"In my world, I feel if I use the word "God", I have to add a two thousand year old, virgin born, resurrected Jesus to that identity. I have to add church as a necessary place to find that "God". I have to perform rituals proving that I believe and follow and worship. None of those things connect me anymore with the source of who I am and where I am. I understand I am connected to something, and my agnostic brain says that I have no clue what that is, how big it is, how old it is or how involved it is. All I have in my arsenal is admiration for an artist that made something incredible. Who or what that artist is... no clue."
Hubby and I were on a road trip to drop off a heater in a tiny rural community not far from Drumheller. Across the road from the house where we dropped off the heater we noticed this car. Hubby immediately identified it as a Rolls Royce. We were on our way back home when we remembered we forgot to drop off one part to the customer. We headed back. Thankfully we were only a few miles away before we remembered.
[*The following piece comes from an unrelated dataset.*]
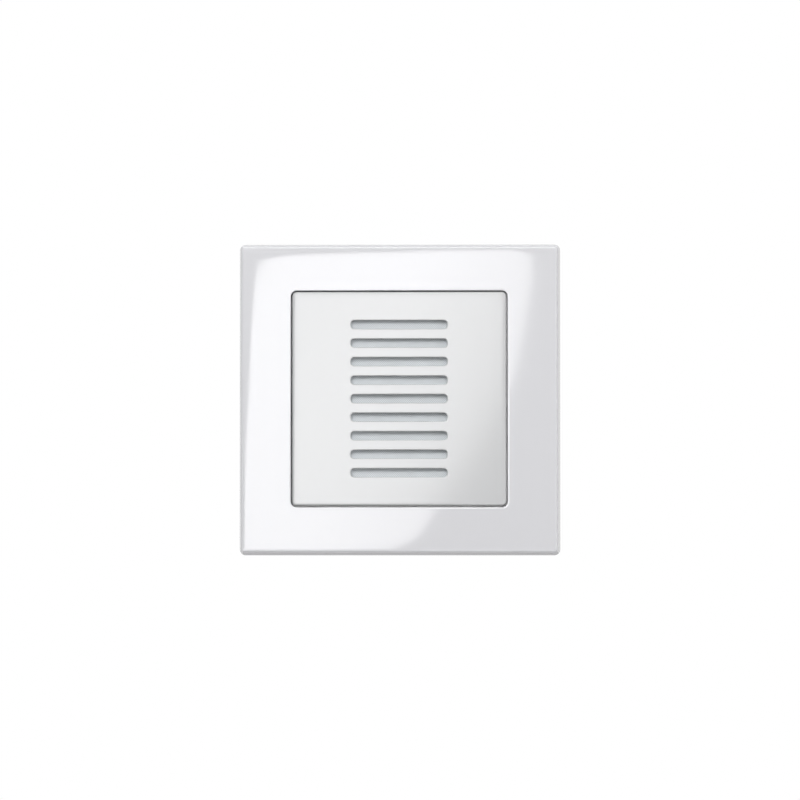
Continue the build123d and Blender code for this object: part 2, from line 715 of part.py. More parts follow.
def lead_route(joint, disc_place, bend_depth, board_place):
    """Corners of a lead's line: straight off the disc, across, and straight onto the board."""
    (disc_x, disc_z), (board_x, board_z) = disc_place, board_place
    return [(disc_x, joint, disc_z), (disc_x, lead_straight, disc_z),
            (board_x, bend_depth, board_z), (board_x, board_joint, board_z)]


red_route = lead_route(ceramic_joint, red_disc_place, lead_bend_depths[0], red_board_place)
black_route = lead_route(brass_joint, black_disc_place, lead_bend_depths[1], black_board_place)

for name, route in (("sounder_lead_red", red_route), ("sounder_lead_black", black_route)):
    radii = corner_radii(route)
    with BuildPart() as lead:
        with BuildLine() as path:
            FilletPolyline(*route, radius=radii)
        with BuildSketch(Plane(path.line @ 0, z_dir=path.line % 0)):
            Circle(lead_diameter / 2)
        sweep()
    finish(lead, name)


def solder_cone(surface, toward, place):
    """A small cone of solder on a surface at this height, rising towards the lead."""
    base = wall_plane(surface) if toward > 0 else Plane.XZ.offset(surface).rotated((180, 0, 0))
    with BuildSketch(base) as foot:
        with Locations((place[0], place[1] * toward)):
            Circle(solder_radius)
    with BuildSketch(base.offset(solder_height)) as tip:
        with Locations((place[0], place[1] * toward)):
            Circle(lead_diameter / 2 + 0.1)
    loft([foot.sketch.face(), tip.sketch.face()])


with BuildPart() as lead_solder:
    for surface, toward, point in ((ceramic_low, -1, red_route[0]), (disc_low, -1, black_route[0]),
                                   (board_front, 1, red_route[-1]),
                                   (board_front, 1, black_route[-1])):
        solder_cone(surface, toward, (point[0], point[2]))
finish(lead_solder, "lead_solder")


# ---------------------------------------------------------------- spreading claws
tongue_back = claw_pivot_depth + tongue_depth + claw_sheet / 2
swing = radians(claw_swing)
screw_path_in = ((claw_screw_c - (tongue_depth + claw_sheet / 2) * sin(swing)) / cos(swing)
                 - claw_screw_radius / cos(swing) - 0.3)
screw_path_out = claw_screw_c + claw_screw_radius + 0.3

with BuildPart() as claw_right:
    with BuildSketch(Plane.XY.offset(-claw_width / 2)):
        with BuildLine():
            FilletPolyline((claw_pivot_x, claw_pivot_depth),
                           (claw_pivot_x, claw_pivot_depth + claw_length),
                           (claw_pivot_x + claw_foot, claw_pivot_depth + claw_length),
                           radius=claw_bend)
        trace(line_width=claw_sheet)
    extrude(amount=claw_width)
    with BuildSketch(Plane.XY.offset(-claw_bead_length / 2)):
        with Locations((claw_pivot_x, claw_pivot_depth)):
            Circle(claw_bead)
    extrude(amount=claw_bead_length)
    with BuildSketch(Plane.XY.offset(-tongue_width / 2 - tongue_play)):
        with Locations((claw_pivot_x, claw_pivot_depth + (tongue_depth - claw_bend
                                                          + claw_window_end) / 2)):
            Rectangle(2 * claw_sheet, claw_window_end - tongue_depth + claw_bend)
    extrude(amount=tongue_width + 2 * tongue_play, mode=Mode.SUBTRACT)
    with BuildSketch(Plane.XY.offset(-tongue_width / 2)):
        with BuildLine():
            FilletPolyline((claw_pivot_x, claw_pivot_depth + tongue_depth - 2 * claw_bend),
                           (claw_pivot_x, claw_pivot_depth + tongue_depth),
                           (claw_pivot_x + tongue_length, claw_pivot_depth + tongue_depth),
                           radius=claw_bend)
        trace(line_width=claw_sheet)
    extrude(amount=tongue_width)
    slab(-tongue_back - 0.1, -tongue_back + claw_sheet + 0.1, screw_path_out - screw_path_in,
         2 * (claw_screw_radius + screw_room), claw_screw_radius,
         [(claw_pivot_x + (screw_path_in + screw_path_out) / 2, 0)], mode=Mode.SUBTRACT)
    tooth_pitch = claw_width / tooth_count
    for tooth in range(tooth_count + 1):
        edge = Location((claw_pivot_x + claw_foot, claw_pivot_depth + claw_length,
                         (tooth - tooth_count / 2) * tooth_pitch), (0, 45, 0))
        with Locations(edge):
            Box(tooth_depth * 1.4, 2 * claw_sheet, tooth_depth * 1.4, mode=Mode.SUBTRACT)
finish(claw_right, "claw_right")

nut_front = -tongue_back - claw_nut_gap
for name, side in (("right", 1), ("left", -1)):
    screw_place = [(side * claw_screw_x, 0)]
    with BuildPart() as claw_screw:
        drum(-claw_screw_tip, ring_thickness + turning_gap, claw_screw_radius, screw_place)
        chamfer(claw_screw.faces().sort_by(Axis.Y)[-1].edges(), 0.5)
        head_top = ring_thickness + turning_gap + claw_screw_head_height
        drum(ring_thickness + turning_gap, head_top, claw_screw_head, screw_place)
        fillet(claw_screw.faces().sort_by(Axis.Y)[0].edges(), 0.7)
        cross_recess(head_top, 1.6, 1.3, screw_place)
    finish(claw_screw, f"claw_screw_{name}")
    with BuildPart() as claw_nut:
        with BuildSketch(Plane.XY.offset(-claw_nut_size / 2)):
            with Locations((side * claw_screw_x, -nut_front + claw_nut_height / 2)):
                Rectangle(claw_nut_size, claw_nut_height)
            with Locations((side * claw_screw_x, -nut_front + claw_nut_roll)):
                Circle(claw_nut_roll, mode=Mode.INTERSECT)
        extrude(amount=claw_nut_size)
        drum(nut_front - claw_nut_height, nut_front, claw_screw_radius + turning_gap,
             screw_place, mode=Mode.SUBTRACT)
    finish(claw_nut, f"claw_nut_{name}")

with BuildPart() as claw_left:
    mirror(claw_right.part, about=Plane.YZ)
finish(claw_left, "claw_left")

# ---------------------------------------------------------------- terminals
terminal_middle_z = (terminal_bottom + terminal_top) / 2
base_bottom = -pot_size / 2 + pot_wall + board_room
cage_cell = (cage_width + 2 * cage_play, cage_length + 2 * cage_play)
bar_length = bar_end_z - cage_z + cage_cell[1] / 2 + 0.5
bar_middle_z = bar_end_z - bar_length / 2
wire_entries = [(pole_x, -wire_height) for pole_x in pole_places]

with BuildPart() as terminal_block:
    slab(terminal_rear, terminal_base_low, 2 * terminal_half, terminal_top - terminal_bottom,
         places=[(0, terminal_middle_z)])
    slab(terminal_base_low, board_rear, 2 * terminal_half, terminal_top - base_bottom,
         places=[(0, (terminal_top + base_bottom) / 2)])
    slab(cage_rear - cage_travel - cage_play, cage_front + cage_play, *cage_cell,
         places=[(x, cage_z) for x in pole_places], mode=Mode.SUBTRACT)
    slab(bar_rear, bar_front, bar_width, bar_length,
         places=[(x, bar_middle_z) for x in pole_places], mode=Mode.SUBTRACT)
    slab(bar_front, board_rear, pin_width, bar_thickness,
         places=[(x, pin_z) for x in pole_places], mode=Mode.SUBTRACT)
    drum(terminal_rear, screw_seat, terminal_screw_head + terminal_head_room,
         [(x, cage_z) for x in pole_places], mode=Mode.SUBTRACT)
    drum(terminal_rear, cage_rear - cage_travel, terminal_screw_radius + screw_room,
         [(x, cage_z) for x in pole_places], mode=Mode.SUBTRACT)
    with BuildSketch(Plane.XY.offset(terminal_bottom)) as holes:
        with Locations(*wire_entries):
            Circle(wire_hole)
    extrude(holes.sketch, amount=cage_z - terminal_bottom, mode=Mode.SUBTRACT)
    with BuildSketch(Plane.XY.offset(terminal_bottom)) as mouths:
        with Locations(*wire_entries):
            Circle(wire_funnel)
    extrude(mouths.sketch, amount=wire_funnel_depth,
            taper=degrees(atan2(wire_funnel - wire_hole, wire_funnel_depth)), mode=Mode.SUBTRACT)
finish(terminal_block, "terminal_block")

for pole, pole_x in enumerate(pole_places, start=1):
    with BuildPart() as terminal_cage:
        slab(cage_rear, cage_front, cage_width, cage_length, 0.4, [(pole_x, cage_z)])
        slab(cage_rear + cage_top, cage_front - cage_floor, cage_width - 2 * cage_wall,
             cage_length + 1, places=[(pole_x, cage_z)], mode=Mode.SUBTRACT)
        drum(cage_rear, cage_rear + cage_top, terminal_screw_radius + turning_gap,
             [(pole_x, cage_z)], mode=Mode.SUBTRACT)
    finish(terminal_cage, f"terminal_cage_{pole}")

    with BuildPart() as terminal_screw:
        drum(screw_seat, bar_rear - turning_gap, terminal_screw_radius, [(pole_x, cage_z)])
        drum(screw_seat - terminal_screw_head_height, screw_seat - turning_gap,
             terminal_screw_head, [(pole_x, cage_z)])
        drum(screw_seat - turning_gap, screw_seat, terminal_screw_radius, [(pole_x, cage_z)])
        fillet(terminal_screw.faces().sort_by(Axis.Y)[-1].edges(), 0.4)
        slab(screw_seat - terminal_screw_head_height, screw_seat - terminal_screw_head_height + 1,
             2 * terminal_screw_head, 0.7, places=[(pole_x, cage_z)], mode=Mode.SUBTRACT)
    finish(terminal_screw, f"terminal_screw_{pole}")

with BuildPart() as contact_bars:
    slab(bar_rear, bar_front, bar_width, bar_length,
         places=[(x, bar_middle_z) for x in pole_places])
    slab(bar_front, board_front + pin_through, pin_width, bar_thickness,
         places=[(x, pin_z) for x in pole_places])
finish(contact_bars, "contact_bars")

# ---------------------------------------------------------------- export
os.makedirs("parts", exist_ok=True)
for piece in finished:
    export_step(piece, f"parts/{piece.label}.step")
print(len(finished), "pieces")
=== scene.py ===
import json
import math
from functools import partial

import bmesh
import bpy
import numpy as np
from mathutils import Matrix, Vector


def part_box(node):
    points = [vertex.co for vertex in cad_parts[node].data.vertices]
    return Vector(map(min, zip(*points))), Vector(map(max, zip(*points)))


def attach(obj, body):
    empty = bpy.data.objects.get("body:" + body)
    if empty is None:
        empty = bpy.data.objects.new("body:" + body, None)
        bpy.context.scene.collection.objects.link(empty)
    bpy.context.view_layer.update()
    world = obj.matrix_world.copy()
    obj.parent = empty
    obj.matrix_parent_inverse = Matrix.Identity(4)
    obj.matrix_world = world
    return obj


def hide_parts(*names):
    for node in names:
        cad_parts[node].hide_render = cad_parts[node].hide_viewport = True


bl_info = {
    "name": "Alarm siren",
    "version": (1, 0, 0),
    "blender": (4, 5, 0),
    "location": "3D View > Sidebar > Siren",
    "description": "Builds the visual pieces of a flush-mounted alarm siren round its packed frame",
    "category": "Object",
}

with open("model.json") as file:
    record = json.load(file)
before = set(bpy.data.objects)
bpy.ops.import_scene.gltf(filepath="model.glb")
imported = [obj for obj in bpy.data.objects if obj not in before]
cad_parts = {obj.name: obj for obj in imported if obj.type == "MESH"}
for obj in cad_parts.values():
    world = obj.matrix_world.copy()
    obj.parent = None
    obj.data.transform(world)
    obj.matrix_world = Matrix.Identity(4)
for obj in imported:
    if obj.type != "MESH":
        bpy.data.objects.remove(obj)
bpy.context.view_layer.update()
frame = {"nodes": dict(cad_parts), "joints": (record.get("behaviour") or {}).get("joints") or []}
JOINTS = {joint["name"]: joint for joint in frame["joints"]}
MM = 0.001


# ---------------------------------------------------------------- sizes and colours to set
def length_property(name, description, millimetres):
    """A length in metres whose default is given in millimetres."""
    return bpy.props.FloatProperty(name=name, description=description, default=millimetres * MM,
                                   unit="LENGTH", subtype="DISTANCE", precision=5)


def colour_property(name, description, default):
    """A linear colour."""
    return bpy.props.FloatVectorProperty(name=name, description=description, default=default,
                                         size=3, min=0.0, max=1.0, subtype="COLOR")


def factor_property(name, description, default):
    """A number from 0 to 1."""
    return bpy.props.FloatProperty(name=name, description=description, default=default,
                                   min=0.0, max=1.0, subtype="FACTOR")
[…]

It was on our return trip that we mentioned the car to the customer. It was then that he told us it was actually "Arthur's Car". Arthur was a movie from 1981 starring Dudley Moore. In that movie he was driven around in a 1956 Rolls-Royce Silver Wraith touring limousine. The car somehow had made it out to this little Alberta community seventy years after it was built and forty five years after the movie.
We were both interested. I took a picture of it. I wasn't sure who would even care about our story. It seemed significant at the time, but maybe old news. To us, it was a Wow moment, but we didn't get to excited to tell anyone else. I guess some Wow moments are only meant to enjoy in the moment.
As I was reading through the Day 2 readings today I came across something that made me think a bit more about the way I look at life now. Does it really matter, to anyone else than me, how I understand life? Should it really matter? I am one of eight billion people on this planet and there are eight billion different views of life out in the world. Just not all of them have a megaphone or a platform for convincing others. Each human sees life through a different set of eyes and conforming to any dogma or belief system doesn't change that, it only causes it to go into hiding for a lot of people.
What if we all had Wow moments in our own journey that were special, honourable, and worth the time to reflect on... but didn't need to be immediately broadcast to the rest of world or even to friends and family. What if that was that was just a way to do life?
I've written so much about how I see life and yet, I worry about what to tell people if they ask me directly about my journey. Maybe I should just redirect them to my words and if they don't want to read them, they don't get to know. Maybe I need to give my written words the light of day instead of struggling at an impromptu explanation that is so inadequate.
"If you want to know my thoughts... read them. I haven't hid them from anyone. A quick internet search under my name will bring them up."
It sounds like a good way to move forward. I have lots of stories... and I have written a lot of them down. If someone takes the time to read my words and wants to have a conversation after that... I might entertain a deeper dive. If someone asks me one day if I've seen a Rolls Royce, I can say yes. If they ask me what the story meant to me, I can tell them that I wrote about it... and tell them were to go and read it.